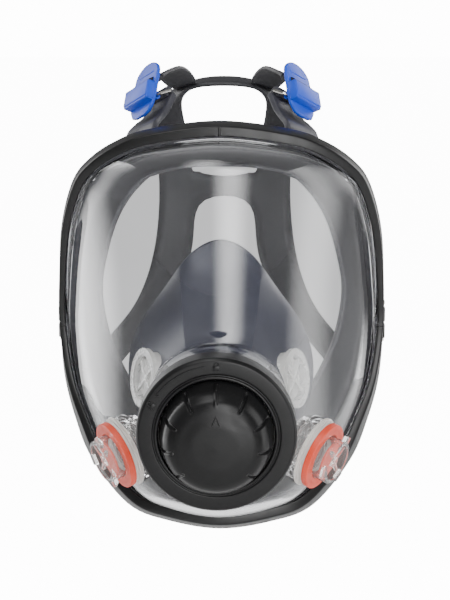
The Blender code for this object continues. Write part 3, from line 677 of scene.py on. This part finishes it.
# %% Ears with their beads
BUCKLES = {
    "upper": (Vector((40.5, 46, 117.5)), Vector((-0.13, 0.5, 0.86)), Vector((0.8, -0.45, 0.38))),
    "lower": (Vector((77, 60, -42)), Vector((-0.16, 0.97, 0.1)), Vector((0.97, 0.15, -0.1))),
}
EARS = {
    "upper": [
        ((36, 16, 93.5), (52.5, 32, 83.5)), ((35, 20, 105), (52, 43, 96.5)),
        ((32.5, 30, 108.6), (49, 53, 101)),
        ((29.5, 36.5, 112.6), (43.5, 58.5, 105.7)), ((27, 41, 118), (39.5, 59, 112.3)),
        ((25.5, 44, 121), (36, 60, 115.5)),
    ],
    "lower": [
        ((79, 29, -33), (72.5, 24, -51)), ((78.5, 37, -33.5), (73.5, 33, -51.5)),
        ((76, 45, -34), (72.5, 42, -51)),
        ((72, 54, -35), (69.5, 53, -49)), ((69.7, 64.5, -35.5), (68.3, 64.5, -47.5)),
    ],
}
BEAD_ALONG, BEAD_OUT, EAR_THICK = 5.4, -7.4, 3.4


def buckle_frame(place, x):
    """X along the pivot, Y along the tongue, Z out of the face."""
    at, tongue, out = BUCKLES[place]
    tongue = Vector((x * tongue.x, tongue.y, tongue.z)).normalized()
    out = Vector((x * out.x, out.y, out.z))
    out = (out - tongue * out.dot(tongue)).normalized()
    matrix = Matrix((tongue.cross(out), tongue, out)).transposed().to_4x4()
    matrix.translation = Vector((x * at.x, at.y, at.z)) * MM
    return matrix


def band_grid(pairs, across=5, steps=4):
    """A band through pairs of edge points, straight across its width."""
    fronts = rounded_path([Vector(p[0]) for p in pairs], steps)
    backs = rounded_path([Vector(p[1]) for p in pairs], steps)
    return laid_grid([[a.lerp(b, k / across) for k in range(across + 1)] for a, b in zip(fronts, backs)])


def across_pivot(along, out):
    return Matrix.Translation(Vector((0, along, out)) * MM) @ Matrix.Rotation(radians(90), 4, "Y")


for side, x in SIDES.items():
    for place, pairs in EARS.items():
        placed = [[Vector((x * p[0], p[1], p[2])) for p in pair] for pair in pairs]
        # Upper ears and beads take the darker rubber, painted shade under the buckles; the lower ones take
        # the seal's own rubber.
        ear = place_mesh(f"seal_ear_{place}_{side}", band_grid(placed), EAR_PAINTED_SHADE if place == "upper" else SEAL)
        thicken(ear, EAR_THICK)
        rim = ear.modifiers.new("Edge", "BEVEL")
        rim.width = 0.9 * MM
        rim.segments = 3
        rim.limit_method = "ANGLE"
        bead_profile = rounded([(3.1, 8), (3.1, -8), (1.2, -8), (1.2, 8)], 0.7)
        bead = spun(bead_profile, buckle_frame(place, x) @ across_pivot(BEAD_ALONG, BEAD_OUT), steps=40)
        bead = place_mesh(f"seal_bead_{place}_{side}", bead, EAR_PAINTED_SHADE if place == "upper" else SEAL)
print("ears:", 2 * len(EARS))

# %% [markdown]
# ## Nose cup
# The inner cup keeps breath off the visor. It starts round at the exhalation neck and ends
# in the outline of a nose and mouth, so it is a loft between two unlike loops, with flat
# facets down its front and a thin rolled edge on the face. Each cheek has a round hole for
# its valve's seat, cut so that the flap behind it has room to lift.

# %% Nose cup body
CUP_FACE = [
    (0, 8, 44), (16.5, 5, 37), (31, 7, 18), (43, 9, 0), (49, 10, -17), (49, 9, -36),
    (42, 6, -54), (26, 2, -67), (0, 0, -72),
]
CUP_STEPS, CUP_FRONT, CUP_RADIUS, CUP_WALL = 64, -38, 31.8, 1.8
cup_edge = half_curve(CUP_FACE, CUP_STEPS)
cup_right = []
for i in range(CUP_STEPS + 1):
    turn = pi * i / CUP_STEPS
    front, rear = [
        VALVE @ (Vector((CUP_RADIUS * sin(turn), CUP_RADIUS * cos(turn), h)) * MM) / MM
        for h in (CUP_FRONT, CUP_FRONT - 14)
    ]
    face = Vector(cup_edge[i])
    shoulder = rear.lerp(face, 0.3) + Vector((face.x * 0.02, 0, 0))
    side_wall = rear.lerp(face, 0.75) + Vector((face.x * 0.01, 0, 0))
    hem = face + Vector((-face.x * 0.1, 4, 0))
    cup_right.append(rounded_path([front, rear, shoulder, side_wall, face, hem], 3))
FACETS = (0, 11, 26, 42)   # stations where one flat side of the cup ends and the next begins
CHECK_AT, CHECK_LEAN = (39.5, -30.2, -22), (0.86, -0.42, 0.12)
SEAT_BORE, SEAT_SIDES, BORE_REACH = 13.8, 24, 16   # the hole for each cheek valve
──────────
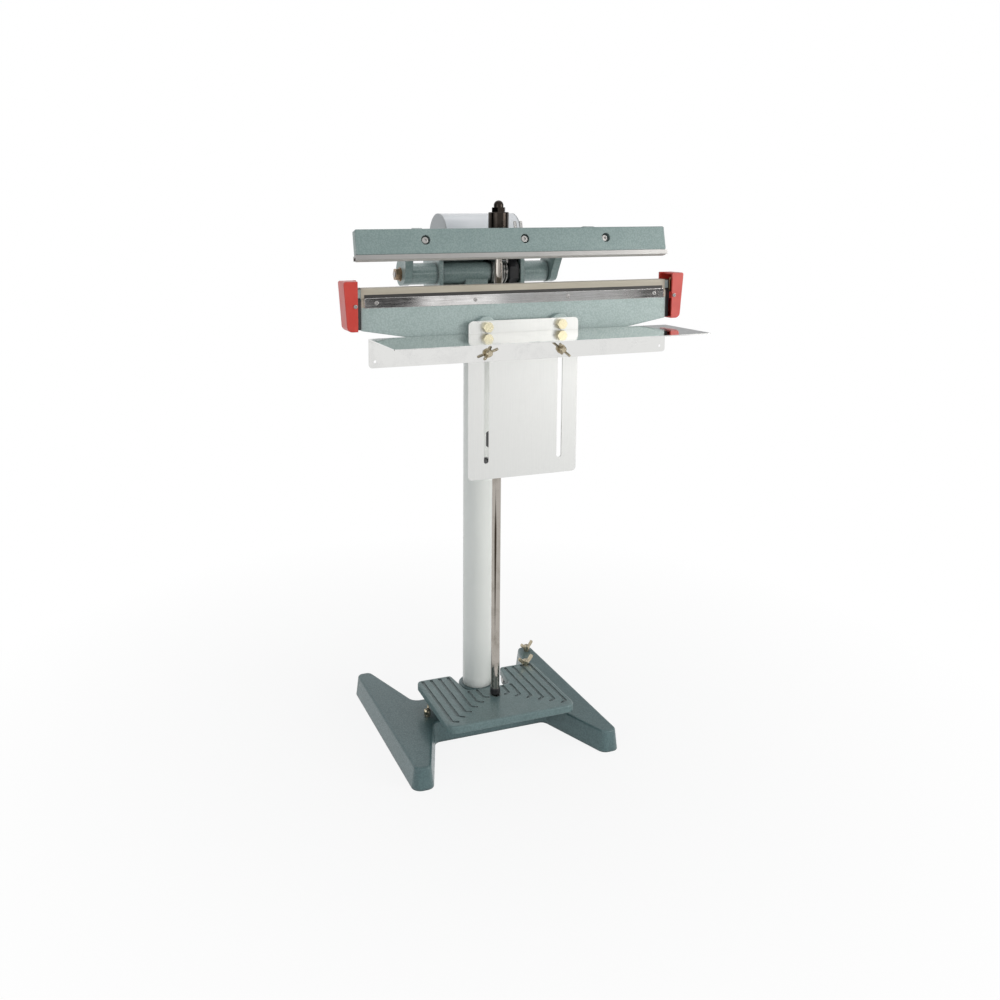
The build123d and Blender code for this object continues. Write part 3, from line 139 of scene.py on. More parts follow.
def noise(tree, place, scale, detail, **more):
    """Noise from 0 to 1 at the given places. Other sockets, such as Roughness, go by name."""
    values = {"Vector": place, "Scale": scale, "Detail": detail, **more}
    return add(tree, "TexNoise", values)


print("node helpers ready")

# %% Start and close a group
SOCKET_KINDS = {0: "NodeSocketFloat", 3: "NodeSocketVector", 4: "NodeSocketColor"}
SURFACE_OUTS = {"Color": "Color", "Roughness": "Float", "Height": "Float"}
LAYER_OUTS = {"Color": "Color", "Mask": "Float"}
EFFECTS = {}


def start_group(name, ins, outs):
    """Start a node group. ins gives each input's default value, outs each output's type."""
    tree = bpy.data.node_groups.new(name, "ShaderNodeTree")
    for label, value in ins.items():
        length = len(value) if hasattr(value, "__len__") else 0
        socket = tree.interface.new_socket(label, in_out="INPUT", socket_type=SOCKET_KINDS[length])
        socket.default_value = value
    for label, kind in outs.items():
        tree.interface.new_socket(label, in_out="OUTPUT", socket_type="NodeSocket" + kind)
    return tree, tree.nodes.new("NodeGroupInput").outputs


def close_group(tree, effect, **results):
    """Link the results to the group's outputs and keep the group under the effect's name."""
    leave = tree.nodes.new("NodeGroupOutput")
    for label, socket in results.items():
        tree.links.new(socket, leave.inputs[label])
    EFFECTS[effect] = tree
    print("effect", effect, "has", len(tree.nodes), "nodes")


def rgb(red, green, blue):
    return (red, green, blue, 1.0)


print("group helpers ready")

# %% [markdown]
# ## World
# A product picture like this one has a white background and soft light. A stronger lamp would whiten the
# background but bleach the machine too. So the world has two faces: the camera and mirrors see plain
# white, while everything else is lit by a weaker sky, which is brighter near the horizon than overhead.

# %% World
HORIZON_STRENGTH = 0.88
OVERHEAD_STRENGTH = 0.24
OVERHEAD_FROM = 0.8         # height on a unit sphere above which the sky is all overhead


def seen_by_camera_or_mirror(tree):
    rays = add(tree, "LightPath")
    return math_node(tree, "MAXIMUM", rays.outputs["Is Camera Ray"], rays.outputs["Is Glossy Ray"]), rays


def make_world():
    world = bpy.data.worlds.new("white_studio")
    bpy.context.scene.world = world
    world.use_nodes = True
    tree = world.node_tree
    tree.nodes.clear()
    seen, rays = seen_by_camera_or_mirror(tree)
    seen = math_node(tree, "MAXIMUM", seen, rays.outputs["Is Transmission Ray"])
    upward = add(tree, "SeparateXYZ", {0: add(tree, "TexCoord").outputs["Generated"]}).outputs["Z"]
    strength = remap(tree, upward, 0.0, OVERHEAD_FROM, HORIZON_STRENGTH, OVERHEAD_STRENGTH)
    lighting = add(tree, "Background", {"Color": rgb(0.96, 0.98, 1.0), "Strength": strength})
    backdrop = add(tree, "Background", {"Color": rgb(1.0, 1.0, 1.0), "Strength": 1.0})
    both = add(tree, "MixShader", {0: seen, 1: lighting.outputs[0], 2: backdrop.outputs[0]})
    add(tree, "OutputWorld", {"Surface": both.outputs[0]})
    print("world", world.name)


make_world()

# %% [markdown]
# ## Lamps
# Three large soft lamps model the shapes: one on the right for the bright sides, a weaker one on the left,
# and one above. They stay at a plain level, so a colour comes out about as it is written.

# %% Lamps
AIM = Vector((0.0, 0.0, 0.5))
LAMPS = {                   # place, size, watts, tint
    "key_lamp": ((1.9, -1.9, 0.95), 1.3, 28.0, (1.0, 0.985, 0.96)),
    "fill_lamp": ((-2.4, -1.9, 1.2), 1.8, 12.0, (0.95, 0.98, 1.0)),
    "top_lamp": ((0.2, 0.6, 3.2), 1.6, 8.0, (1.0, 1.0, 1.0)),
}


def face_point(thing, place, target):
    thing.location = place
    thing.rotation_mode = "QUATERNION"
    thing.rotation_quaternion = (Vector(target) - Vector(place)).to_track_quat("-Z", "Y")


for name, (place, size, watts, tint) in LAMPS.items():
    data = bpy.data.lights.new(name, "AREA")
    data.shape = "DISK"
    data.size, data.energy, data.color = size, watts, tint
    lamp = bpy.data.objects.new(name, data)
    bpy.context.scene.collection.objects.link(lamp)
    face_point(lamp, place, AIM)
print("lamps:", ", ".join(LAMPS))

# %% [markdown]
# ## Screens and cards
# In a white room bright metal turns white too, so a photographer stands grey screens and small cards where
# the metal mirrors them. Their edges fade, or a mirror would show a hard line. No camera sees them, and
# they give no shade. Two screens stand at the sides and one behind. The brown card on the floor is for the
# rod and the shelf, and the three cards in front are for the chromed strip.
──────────
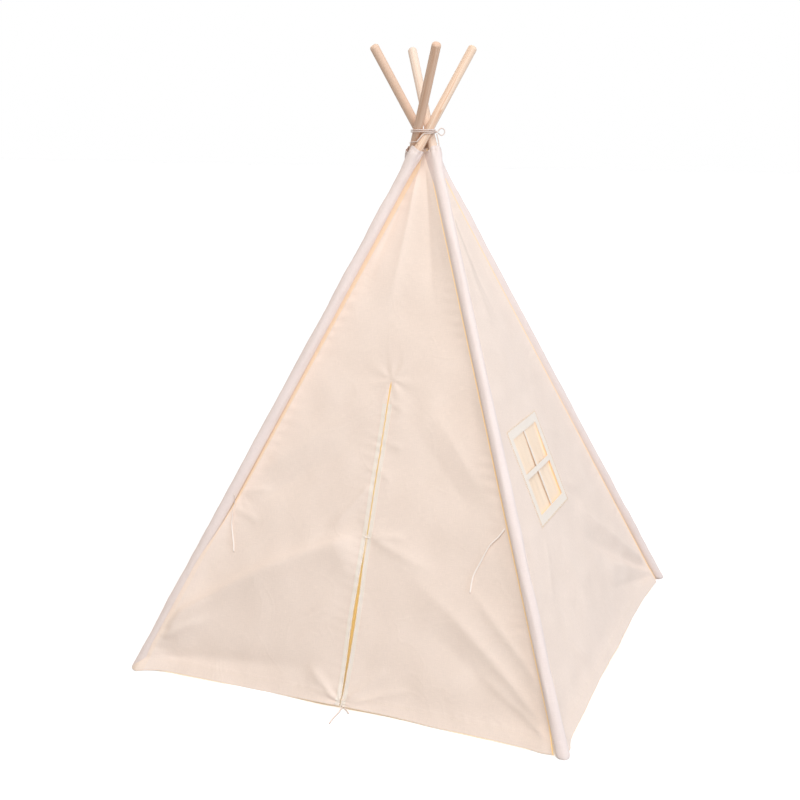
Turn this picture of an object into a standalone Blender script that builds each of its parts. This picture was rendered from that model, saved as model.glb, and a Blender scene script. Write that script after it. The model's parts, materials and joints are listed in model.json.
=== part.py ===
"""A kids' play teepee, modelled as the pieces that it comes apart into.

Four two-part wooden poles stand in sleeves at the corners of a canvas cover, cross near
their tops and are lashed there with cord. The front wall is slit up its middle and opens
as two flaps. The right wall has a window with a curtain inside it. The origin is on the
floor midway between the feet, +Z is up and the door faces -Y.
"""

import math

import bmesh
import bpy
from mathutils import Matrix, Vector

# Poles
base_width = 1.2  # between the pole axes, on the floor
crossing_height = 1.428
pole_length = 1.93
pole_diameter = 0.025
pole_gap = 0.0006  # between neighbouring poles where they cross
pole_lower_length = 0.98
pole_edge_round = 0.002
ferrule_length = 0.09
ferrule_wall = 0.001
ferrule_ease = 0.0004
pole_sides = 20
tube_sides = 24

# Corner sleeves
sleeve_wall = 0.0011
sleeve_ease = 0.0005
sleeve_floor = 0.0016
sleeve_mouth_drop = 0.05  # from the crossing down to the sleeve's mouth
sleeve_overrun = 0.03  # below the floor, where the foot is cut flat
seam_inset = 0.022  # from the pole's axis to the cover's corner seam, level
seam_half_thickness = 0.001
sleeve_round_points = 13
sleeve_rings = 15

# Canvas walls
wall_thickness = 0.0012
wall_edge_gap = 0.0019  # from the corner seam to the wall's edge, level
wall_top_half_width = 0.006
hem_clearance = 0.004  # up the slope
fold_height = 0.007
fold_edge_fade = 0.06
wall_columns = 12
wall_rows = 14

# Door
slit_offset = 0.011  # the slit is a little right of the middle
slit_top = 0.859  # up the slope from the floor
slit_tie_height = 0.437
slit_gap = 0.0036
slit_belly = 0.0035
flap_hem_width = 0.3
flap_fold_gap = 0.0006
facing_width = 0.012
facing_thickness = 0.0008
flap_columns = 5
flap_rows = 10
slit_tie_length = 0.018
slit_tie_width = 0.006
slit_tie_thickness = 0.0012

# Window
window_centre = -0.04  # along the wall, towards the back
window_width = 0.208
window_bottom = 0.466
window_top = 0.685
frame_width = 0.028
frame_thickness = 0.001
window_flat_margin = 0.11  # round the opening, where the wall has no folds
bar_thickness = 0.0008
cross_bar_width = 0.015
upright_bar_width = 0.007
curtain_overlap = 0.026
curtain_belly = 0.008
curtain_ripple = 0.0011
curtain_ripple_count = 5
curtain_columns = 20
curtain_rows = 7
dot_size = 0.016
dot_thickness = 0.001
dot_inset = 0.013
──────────
Return exactly the lines above from the line that has "Turn this picture" through the line that has "tube_sides = 24", inclusive, and nothing else.

**Task solution**
Turn this picture of an object into a standalone Blender script that builds each of its parts. This picture was rendered from that model, saved as model.glb, and a Blender scene script. Write that script after it. The model's parts, materials and joints are listed in model.json.
=== part.py ===
"""A kids' play teepee, modelled as the pieces that it comes apart into.

Four two-part wooden poles stand in sleeves at the corners of a canvas cover, cross near
their tops and are lashed there with cord. The front wall is slit up its middle and opens
as two flaps. The right wall has a window with a curtain inside it. The origin is on the
floor midway between the feet, +Z is up and the door faces -Y.
"""

import math

import bmesh
import bpy
from mathutils import Matrix, Vector

# Poles
base_width = 1.2  # between the pole axes, on the floor
crossing_height = 1.428
pole_length = 1.93
pole_diameter = 0.025
pole_gap = 0.0006  # between neighbouring poles where they cross
pole_lower_length = 0.98
pole_edge_round = 0.002
ferrule_length = 0.09
ferrule_wall = 0.001
ferrule_ease = 0.0004
pole_sides = 20
tube_sides = 24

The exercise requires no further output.